* [Work to be completed]
Copy out the final stretch of the listing: the line that contains "Reconstruct the object" and all lines after it, exactly as they appear.

* [Available records]
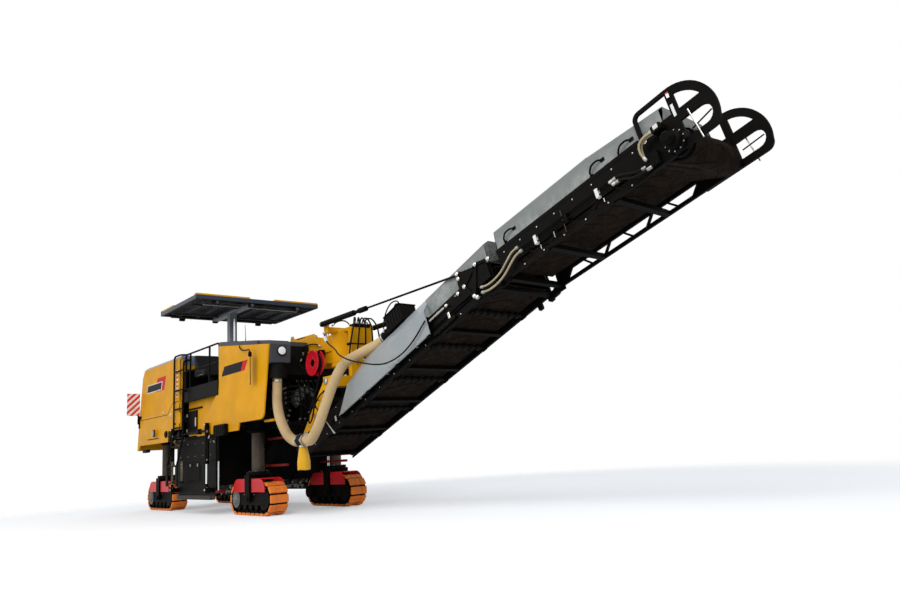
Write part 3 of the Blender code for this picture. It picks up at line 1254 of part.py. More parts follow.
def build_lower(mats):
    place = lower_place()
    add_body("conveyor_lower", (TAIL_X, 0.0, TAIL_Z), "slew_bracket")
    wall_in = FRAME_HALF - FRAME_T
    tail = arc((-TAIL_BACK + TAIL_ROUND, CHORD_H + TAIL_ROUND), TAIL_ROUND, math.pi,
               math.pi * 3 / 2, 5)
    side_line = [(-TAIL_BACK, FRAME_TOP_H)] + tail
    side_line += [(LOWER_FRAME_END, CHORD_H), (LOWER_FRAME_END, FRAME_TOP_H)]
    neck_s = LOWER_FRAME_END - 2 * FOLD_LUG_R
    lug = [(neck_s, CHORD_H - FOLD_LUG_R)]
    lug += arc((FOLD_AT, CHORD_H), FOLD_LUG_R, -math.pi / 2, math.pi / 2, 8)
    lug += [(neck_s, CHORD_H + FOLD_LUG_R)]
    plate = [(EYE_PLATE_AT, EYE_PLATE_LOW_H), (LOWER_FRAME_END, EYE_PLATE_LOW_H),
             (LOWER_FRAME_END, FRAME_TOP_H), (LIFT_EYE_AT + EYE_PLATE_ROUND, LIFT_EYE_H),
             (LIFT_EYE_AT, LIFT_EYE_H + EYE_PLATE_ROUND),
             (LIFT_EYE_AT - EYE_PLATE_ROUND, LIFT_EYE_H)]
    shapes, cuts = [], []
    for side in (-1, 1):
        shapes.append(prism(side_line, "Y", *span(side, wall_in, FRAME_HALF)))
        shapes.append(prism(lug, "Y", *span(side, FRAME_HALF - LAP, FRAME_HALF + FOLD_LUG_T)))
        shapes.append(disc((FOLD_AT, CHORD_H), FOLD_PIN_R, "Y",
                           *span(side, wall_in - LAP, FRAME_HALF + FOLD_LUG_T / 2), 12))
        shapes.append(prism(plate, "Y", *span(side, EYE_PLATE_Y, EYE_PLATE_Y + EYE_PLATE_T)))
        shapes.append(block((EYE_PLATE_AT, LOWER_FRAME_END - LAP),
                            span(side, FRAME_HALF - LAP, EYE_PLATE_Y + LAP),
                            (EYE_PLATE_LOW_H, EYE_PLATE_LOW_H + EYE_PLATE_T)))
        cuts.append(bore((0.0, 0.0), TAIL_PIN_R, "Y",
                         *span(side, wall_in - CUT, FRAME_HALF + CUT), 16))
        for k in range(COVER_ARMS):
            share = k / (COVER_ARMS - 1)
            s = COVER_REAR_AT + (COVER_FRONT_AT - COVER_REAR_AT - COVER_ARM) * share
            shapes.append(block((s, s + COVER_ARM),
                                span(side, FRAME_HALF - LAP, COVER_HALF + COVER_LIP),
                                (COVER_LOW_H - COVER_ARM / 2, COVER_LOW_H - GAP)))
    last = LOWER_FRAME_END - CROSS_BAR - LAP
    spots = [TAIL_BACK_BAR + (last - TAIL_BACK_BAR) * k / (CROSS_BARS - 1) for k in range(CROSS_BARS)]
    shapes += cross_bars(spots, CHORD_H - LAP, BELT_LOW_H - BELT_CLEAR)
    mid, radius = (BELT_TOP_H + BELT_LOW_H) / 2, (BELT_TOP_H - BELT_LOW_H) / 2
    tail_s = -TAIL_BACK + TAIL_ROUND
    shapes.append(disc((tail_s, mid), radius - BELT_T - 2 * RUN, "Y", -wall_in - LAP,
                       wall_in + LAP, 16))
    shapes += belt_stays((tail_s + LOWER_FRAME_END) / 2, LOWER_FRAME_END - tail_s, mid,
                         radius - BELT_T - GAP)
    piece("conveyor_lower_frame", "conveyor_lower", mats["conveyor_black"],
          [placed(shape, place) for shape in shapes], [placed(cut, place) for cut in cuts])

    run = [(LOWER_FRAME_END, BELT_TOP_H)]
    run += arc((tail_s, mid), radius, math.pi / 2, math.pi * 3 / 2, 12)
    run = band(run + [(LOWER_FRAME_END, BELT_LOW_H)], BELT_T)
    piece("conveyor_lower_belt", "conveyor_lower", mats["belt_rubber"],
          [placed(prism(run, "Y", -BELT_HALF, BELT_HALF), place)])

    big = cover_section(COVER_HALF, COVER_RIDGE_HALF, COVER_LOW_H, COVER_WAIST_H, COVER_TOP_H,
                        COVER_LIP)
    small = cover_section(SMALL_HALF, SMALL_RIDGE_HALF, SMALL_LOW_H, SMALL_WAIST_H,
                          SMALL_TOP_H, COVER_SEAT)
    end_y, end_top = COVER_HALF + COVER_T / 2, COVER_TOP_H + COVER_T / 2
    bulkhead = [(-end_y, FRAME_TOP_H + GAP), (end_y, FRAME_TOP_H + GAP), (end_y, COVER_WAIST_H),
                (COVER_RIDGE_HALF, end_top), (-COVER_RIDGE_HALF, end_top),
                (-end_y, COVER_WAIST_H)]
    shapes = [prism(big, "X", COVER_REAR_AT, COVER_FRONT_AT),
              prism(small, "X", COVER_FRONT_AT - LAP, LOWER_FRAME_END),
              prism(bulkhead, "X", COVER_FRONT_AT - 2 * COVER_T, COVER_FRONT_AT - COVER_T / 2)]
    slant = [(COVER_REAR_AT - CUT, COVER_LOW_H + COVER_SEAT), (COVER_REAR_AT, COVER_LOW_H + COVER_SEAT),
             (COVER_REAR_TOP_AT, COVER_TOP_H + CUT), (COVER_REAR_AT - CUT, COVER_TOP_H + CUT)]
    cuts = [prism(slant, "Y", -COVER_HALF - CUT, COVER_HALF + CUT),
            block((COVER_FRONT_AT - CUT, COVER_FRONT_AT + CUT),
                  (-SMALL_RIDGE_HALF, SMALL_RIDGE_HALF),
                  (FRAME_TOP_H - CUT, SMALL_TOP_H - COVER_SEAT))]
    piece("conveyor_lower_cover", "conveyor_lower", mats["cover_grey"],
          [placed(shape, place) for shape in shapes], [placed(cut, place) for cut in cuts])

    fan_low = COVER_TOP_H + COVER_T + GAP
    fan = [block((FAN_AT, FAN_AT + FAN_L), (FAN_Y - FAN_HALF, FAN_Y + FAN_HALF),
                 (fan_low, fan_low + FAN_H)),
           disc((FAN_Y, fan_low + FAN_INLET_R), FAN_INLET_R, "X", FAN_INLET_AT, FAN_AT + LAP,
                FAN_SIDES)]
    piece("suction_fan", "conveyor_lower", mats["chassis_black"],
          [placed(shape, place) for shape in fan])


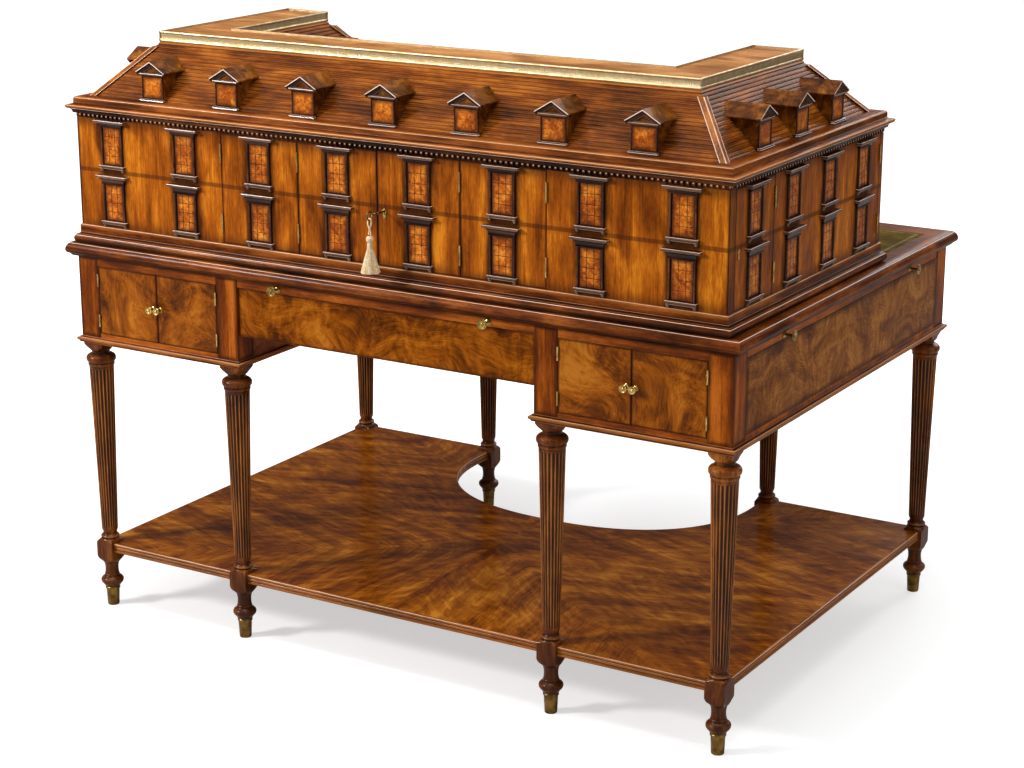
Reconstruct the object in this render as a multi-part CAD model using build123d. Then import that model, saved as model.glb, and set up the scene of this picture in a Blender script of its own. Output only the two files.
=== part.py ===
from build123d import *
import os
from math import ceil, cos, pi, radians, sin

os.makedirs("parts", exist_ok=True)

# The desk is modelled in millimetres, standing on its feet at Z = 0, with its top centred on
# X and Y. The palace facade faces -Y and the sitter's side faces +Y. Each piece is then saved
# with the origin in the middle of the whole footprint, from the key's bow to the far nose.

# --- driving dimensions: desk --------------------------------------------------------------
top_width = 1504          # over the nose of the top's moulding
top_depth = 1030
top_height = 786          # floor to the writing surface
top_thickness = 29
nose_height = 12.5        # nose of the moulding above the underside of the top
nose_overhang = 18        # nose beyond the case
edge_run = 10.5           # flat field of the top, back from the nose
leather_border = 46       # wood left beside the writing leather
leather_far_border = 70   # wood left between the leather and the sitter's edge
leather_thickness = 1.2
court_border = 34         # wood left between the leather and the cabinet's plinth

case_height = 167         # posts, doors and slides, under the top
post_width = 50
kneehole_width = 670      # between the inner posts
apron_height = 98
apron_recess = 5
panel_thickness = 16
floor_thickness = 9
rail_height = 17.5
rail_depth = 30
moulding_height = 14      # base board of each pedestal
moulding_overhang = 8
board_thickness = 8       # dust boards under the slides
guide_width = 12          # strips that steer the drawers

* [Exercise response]
Reconstruct the object in this render as a multi-part CAD model using build123d. Then import that model, saved as model.glb, and set up the scene of this picture in a Blender script of its own. Output only the two files.
=== part.py ===
from build123d import *
import os
from math import ceil, cos, pi, radians, sin

os.makedirs("parts", exist_ok=True)

# The desk is modelled in millimetres, standing on its feet at Z = 0, with its top centred on
# X and Y. The palace facade faces -Y and the sitter's side faces +Y. Each piece is then saved
# with the origin in the middle of the whole footprint, from the key's bow to the far nose.

# --- driving dimensions: desk --------------------------------------------------------------
top_width = 1504          # over the nose of the top's moulding
top_depth = 1030
top_height = 786          # floor to the writing surface
top_thickness = 29
nose_height = 12.5        # nose of the moulding above the underside of the top
nose_overhang = 18        # nose beyond the case
edge_run = 10.5           # flat field of the top, back from the nose
leather_border = 46       # wood left beside the writing leather
leather_far_border = 70   # wood left between the leather and the sitter's edge
leather_thickness = 1.2
court_border = 34         # wood left between the leather and the cabinet's plinth

case_height = 167         # posts, doors and slides, under the top
post_width = 50
kneehole_width = 670      # between the inner posts
apron_height = 98
apron_recess = 5
panel_thickness = 16
floor_thickness = 9
rail_height = 17.5
rail_depth = 30
moulding_height = 14      # base board of each pedestal
moulding_overhang = 8
board_thickness = 8       # dust boards under the slides
guide_width = 12          # strips that steer the drawers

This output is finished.